• _INFORMATION SHOWN_

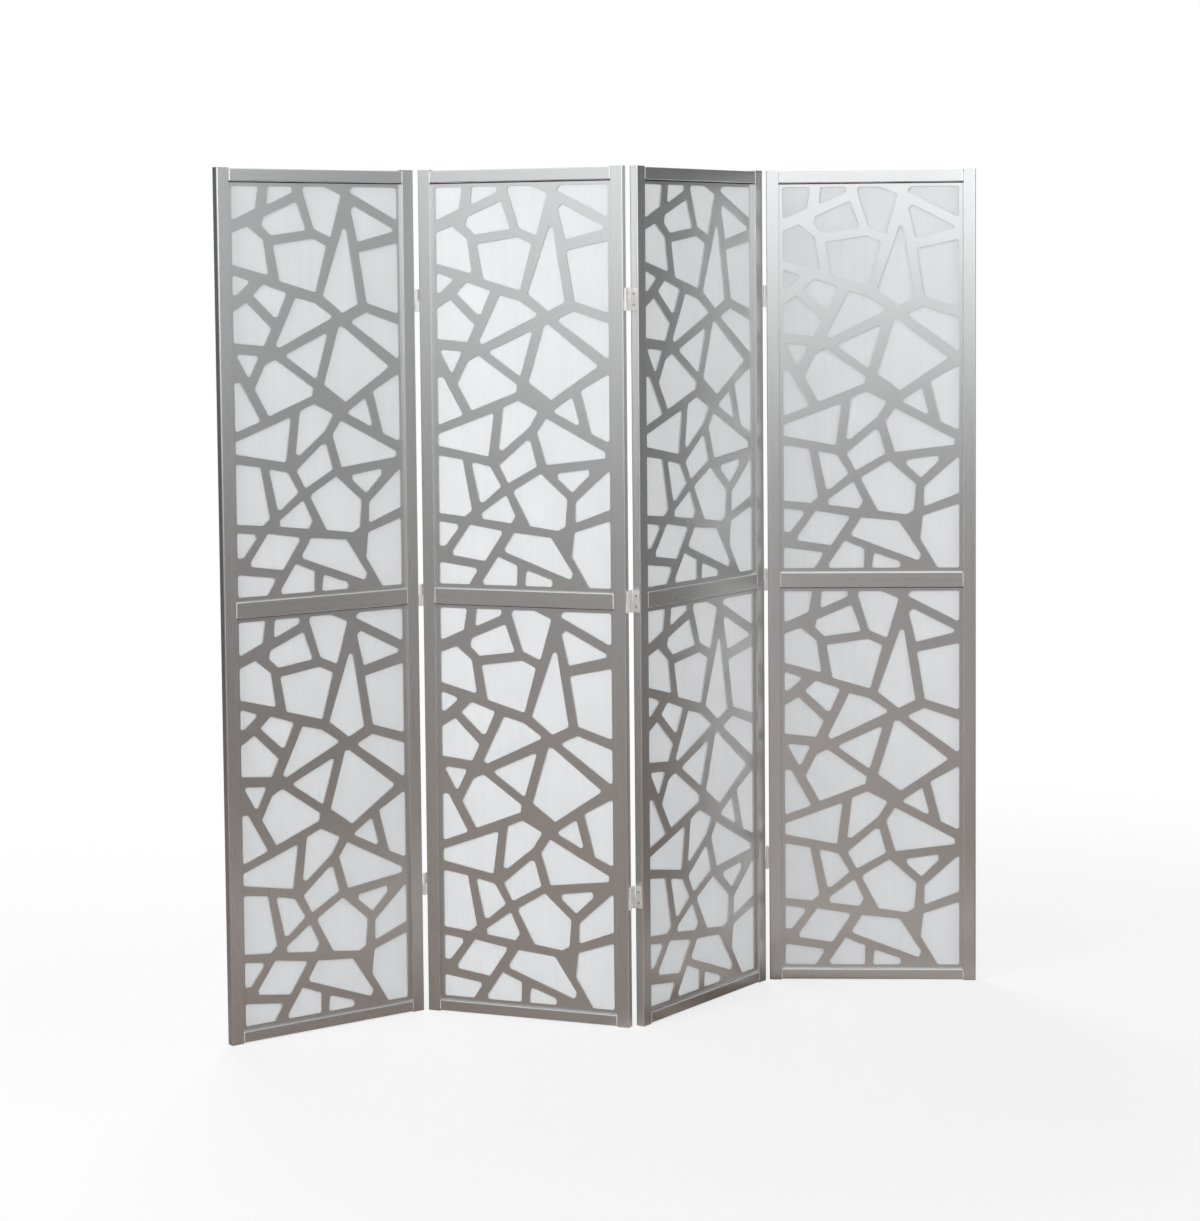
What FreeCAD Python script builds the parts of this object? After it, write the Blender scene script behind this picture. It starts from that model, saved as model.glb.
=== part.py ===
import FreeCAD, Part
import math
import os
import re
import Sketcher

# A folding partition screen: four framed panels with openwork inserts over
# translucent sheets, joined by two-way hinges and standing in a zigzag.
# World frame: z up, the front faces -y, the origin is on the floor under the
# middle of the zigzag. In a panel's own frame x runs along the panel from its
# left end, y goes back from its front face and z goes up.

SIZES = {
    # the frame of one panel
    "panel_width": 455.0,
    "panel_height": 1790.0,
    "panel_thickness": 20.0,
    "stile_face": 27.0,
    "top_rail_face": 26.0,
    "mid_rail_face": 34.0,
    "bottom_rail_face": 22.5,
    "stile_overhang": 2.0,
    "outer_round": 2.5,
    "inner_round": 1.0,
    "end_round": 0.8,
    # the groove that holds the insert, and the tenons that fit it
    "groove_depth": 6.0,
    "groove_stop": 9.0,
    "groove_slack": 0.1,
    "end_slack": 0.4,
    "haunch": 1.5,
    # the insert
    "fret_thickness": 3.0,
    "sheet_thickness": 0.5,
    "rim_face": 8.5,
    "hole_round": 5.0,
    # the two-way hinge
    "hinge_gap": 9.4,
    "hinge_height": 46.0,
    "hinge_end_offset": 273.0,
    "leaf_thickness": 1.4,
    "leaf_margin": 1.2,
    "leaf_step": 1.6,
    "half_gap": 0.2,
    "knuckle_radius": 3.0,
    "axis_proud": 0.5,
    "link_thickness": 1.6,
    "access_radius": 3.4,
    "pin_radius": 1.3,
    "running_fit": 0.05,
    "pin_head_radius": 2.1,
    "pin_head_height": 0.7,
    # the wood screws
    "screw_radius": 1.4,
    "screw_length": 15.0,
    "screw_hole_slack": 0.1,
    "screw_head_radius": 2.7,
    "screw_rim_radius": 2.0,
    "screw_head_height": 0.9,
    "cross_width": 0.6,
    "cross_reach": 1.5,
    "cross_depth": 0.6,
    # how the screen stands, in degrees
    "first_panel_angle": 32.0,
    "fold_12": 54.0,
    "fold_23": 72.0,
    "fold_34": 55.0,
}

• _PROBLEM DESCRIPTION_
Begin with the first line of the data above and, please, print each line exactly until you have printed the line containing "# left end, y"; print nothing else.

• _THE COMPLETED TASK_
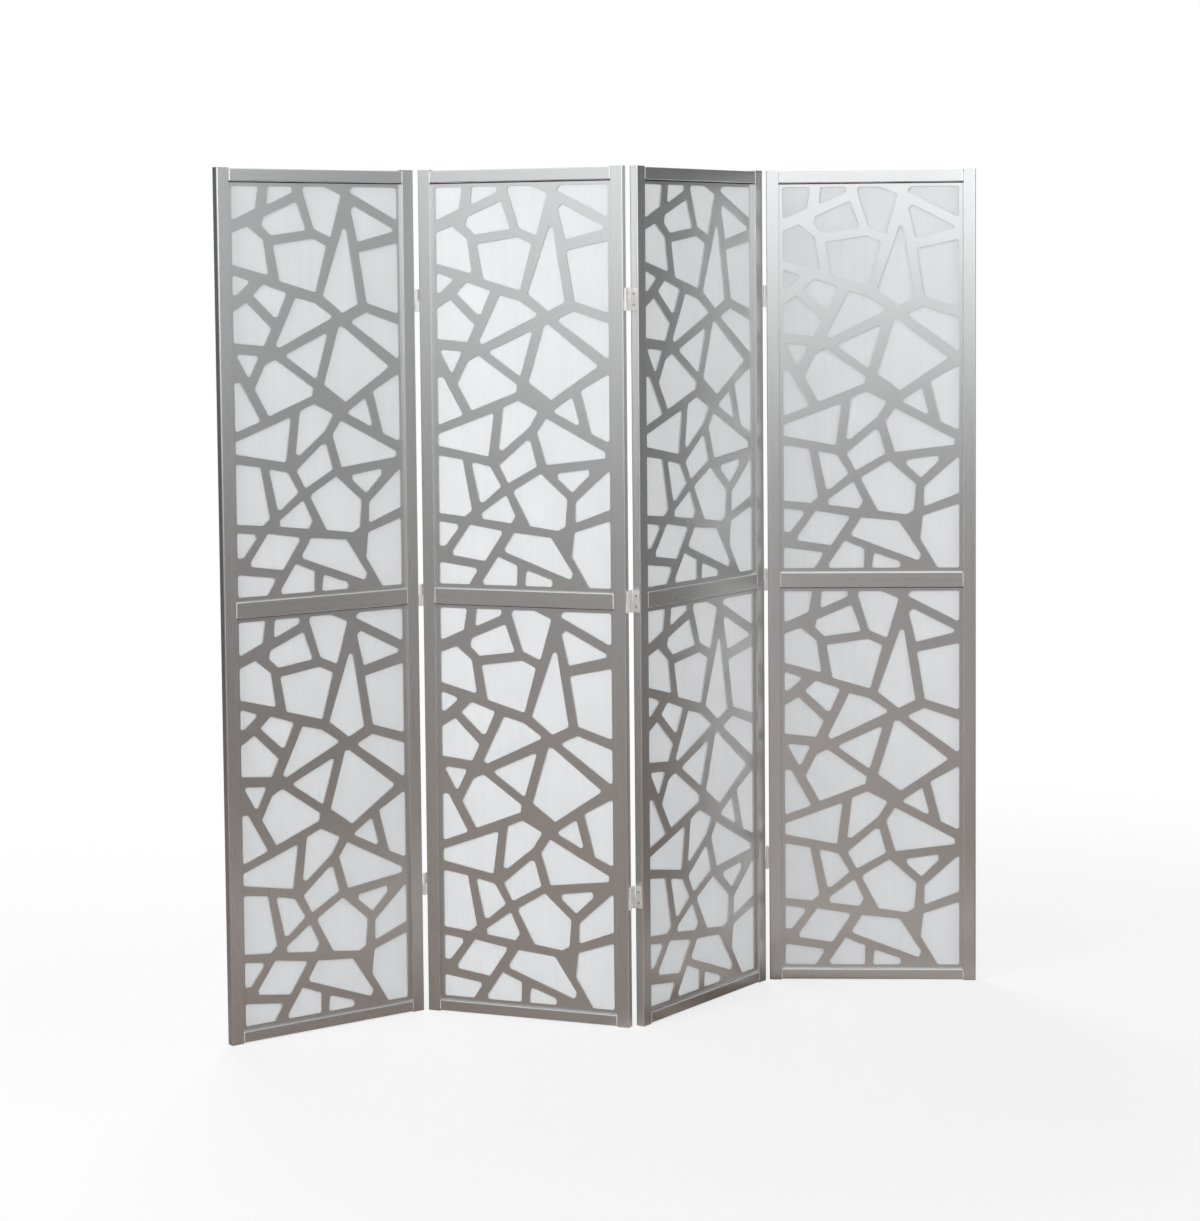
What FreeCAD Python script builds the parts of this object? After it, write the Blender scene script behind this picture. It starts from that model, saved as model.glb.
=== part.py ===
import FreeCAD, Part
import math
import os
import re
import Sketcher

# A folding partition screen: four framed panels with openwork inserts over
# translucent sheets, joined by two-way hinges and standing in a zigzag.
# World frame: z up, the front faces -y, the origin is on the floor under the
# middle of the zigzag. In a panel's own frame x runs along the panel from its
# left end, y goes back from its front face and z goes up.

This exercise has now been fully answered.